**Written instruction**
Please output exactly the lines of the material from the first through the line containing "return m.larger(shaft, head)", and nothing more.

**Source data**
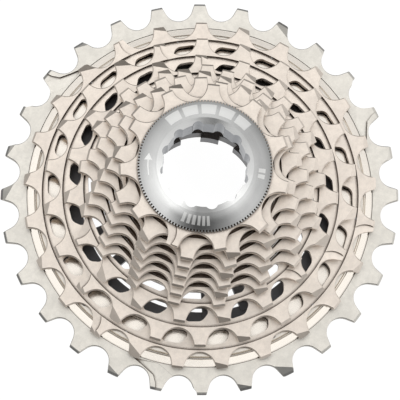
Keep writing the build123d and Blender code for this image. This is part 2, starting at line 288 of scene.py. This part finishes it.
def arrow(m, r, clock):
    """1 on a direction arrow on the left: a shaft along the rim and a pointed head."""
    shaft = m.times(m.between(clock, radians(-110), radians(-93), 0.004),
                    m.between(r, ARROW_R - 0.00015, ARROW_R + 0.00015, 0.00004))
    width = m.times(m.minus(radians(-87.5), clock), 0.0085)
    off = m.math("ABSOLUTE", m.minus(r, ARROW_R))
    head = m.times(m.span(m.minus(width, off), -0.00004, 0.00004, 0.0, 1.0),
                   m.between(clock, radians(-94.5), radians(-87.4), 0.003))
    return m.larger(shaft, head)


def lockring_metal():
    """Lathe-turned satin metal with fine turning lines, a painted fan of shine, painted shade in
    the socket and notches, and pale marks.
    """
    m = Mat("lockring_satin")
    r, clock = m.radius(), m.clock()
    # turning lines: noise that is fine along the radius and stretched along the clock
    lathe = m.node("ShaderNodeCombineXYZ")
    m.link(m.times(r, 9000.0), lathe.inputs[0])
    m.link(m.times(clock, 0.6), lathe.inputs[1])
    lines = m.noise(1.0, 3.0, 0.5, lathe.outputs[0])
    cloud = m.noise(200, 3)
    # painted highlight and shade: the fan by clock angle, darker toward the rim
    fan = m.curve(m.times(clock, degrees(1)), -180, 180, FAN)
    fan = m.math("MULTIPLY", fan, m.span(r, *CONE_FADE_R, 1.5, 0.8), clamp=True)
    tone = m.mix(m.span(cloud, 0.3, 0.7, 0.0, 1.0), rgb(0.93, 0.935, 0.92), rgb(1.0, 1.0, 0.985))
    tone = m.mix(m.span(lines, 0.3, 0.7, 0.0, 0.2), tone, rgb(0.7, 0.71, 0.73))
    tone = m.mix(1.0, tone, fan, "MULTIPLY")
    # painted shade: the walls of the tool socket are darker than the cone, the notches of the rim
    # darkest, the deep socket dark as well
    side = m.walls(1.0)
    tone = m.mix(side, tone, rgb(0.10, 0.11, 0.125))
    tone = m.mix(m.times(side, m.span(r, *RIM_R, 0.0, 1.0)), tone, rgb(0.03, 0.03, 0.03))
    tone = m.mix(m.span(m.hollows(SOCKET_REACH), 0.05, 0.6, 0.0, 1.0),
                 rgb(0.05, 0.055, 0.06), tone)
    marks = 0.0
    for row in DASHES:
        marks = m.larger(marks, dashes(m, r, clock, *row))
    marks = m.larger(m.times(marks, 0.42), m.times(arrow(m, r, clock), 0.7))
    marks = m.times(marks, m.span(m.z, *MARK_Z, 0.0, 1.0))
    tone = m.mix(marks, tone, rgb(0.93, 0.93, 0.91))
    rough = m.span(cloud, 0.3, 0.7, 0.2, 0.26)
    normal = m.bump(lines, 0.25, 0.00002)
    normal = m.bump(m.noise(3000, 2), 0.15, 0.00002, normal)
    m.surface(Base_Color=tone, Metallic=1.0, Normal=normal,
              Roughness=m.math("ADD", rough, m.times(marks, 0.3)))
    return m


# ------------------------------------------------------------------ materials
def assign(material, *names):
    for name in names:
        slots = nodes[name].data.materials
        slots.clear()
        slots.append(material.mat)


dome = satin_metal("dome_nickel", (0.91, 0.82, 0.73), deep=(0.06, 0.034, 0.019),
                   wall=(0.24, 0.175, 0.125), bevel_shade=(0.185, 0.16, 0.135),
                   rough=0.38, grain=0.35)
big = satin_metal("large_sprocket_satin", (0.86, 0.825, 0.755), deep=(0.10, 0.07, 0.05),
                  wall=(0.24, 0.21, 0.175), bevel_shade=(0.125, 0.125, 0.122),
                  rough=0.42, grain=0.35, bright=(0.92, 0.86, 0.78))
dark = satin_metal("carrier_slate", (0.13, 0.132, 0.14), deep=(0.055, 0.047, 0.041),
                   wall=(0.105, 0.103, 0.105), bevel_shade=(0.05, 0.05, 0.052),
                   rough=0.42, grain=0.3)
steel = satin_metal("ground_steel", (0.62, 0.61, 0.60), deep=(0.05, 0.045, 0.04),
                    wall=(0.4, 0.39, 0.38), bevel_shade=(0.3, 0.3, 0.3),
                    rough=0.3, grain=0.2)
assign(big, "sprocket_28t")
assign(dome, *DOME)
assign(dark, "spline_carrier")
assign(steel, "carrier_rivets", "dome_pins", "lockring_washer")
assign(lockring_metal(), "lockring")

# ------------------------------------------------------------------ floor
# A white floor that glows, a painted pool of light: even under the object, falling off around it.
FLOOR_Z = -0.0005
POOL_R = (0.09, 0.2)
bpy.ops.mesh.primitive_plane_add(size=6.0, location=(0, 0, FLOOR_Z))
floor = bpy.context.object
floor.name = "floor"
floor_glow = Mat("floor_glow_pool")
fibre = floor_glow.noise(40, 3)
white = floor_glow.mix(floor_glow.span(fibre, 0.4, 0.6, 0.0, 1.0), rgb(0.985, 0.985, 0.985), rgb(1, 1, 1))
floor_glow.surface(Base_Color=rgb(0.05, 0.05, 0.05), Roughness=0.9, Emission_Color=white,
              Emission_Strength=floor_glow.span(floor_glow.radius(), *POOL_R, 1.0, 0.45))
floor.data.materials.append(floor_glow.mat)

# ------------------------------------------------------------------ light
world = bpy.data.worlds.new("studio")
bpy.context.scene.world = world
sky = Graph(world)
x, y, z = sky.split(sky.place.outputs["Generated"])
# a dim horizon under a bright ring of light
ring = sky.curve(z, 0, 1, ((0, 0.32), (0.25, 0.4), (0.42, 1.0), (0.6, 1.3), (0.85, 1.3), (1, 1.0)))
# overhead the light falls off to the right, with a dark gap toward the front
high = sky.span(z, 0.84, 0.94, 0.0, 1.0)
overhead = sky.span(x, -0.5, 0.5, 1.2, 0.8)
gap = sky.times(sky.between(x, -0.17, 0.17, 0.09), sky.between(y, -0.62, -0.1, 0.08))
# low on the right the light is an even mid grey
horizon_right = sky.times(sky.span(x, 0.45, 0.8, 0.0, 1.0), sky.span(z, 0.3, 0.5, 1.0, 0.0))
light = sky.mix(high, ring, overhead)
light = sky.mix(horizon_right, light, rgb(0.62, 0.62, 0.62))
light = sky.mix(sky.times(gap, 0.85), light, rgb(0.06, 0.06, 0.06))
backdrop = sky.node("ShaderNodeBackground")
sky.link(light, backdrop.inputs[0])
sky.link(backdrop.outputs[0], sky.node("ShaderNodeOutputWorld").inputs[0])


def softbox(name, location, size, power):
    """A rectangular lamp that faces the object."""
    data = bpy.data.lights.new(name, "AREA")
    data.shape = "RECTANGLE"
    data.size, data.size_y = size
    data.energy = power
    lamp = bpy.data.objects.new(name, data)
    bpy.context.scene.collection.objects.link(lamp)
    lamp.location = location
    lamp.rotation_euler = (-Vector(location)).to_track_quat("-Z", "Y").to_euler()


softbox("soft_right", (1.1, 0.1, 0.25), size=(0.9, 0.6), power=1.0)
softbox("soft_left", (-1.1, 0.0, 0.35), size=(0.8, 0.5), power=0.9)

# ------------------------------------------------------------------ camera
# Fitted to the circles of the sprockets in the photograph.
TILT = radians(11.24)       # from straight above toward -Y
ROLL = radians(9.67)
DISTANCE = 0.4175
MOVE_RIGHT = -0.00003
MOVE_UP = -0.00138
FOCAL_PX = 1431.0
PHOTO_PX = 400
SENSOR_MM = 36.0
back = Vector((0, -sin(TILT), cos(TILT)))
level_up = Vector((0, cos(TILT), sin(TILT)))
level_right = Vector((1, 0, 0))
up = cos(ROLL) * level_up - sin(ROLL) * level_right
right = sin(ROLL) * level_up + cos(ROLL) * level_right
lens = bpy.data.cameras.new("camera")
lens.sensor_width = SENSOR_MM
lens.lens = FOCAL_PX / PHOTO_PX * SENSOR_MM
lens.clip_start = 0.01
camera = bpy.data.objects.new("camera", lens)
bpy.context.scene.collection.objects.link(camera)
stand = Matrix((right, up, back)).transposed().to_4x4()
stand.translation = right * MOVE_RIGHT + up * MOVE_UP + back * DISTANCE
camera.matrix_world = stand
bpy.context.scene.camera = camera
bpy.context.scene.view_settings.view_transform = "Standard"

**Task result**
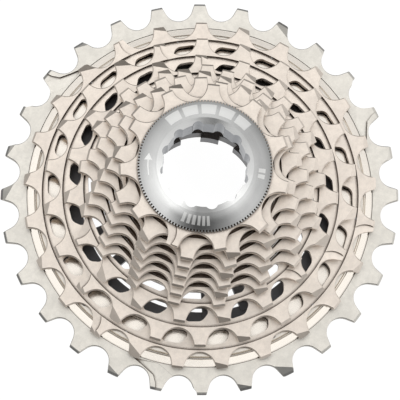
Keep writing the build123d and Blender code for this image. This is part 2, starting at line 288 of scene.py. This part finishes it.
def arrow(m, r, clock):
    """1 on a direction arrow on the left: a shaft along the rim and a pointed head."""
    shaft = m.times(m.between(clock, radians(-110), radians(-93), 0.004),
                    m.between(r, ARROW_R - 0.00015, ARROW_R + 0.00015, 0.00004))
    width = m.times(m.minus(radians(-87.5), clock), 0.0085)
    off = m.math("ABSOLUTE", m.minus(r, ARROW_R))
    head = m.times(m.span(m.minus(width, off), -0.00004, 0.00004, 0.0, 1.0),
                   m.between(clock, radians(-94.5), radians(-87.4), 0.003))
    return m.larger(shaft, head)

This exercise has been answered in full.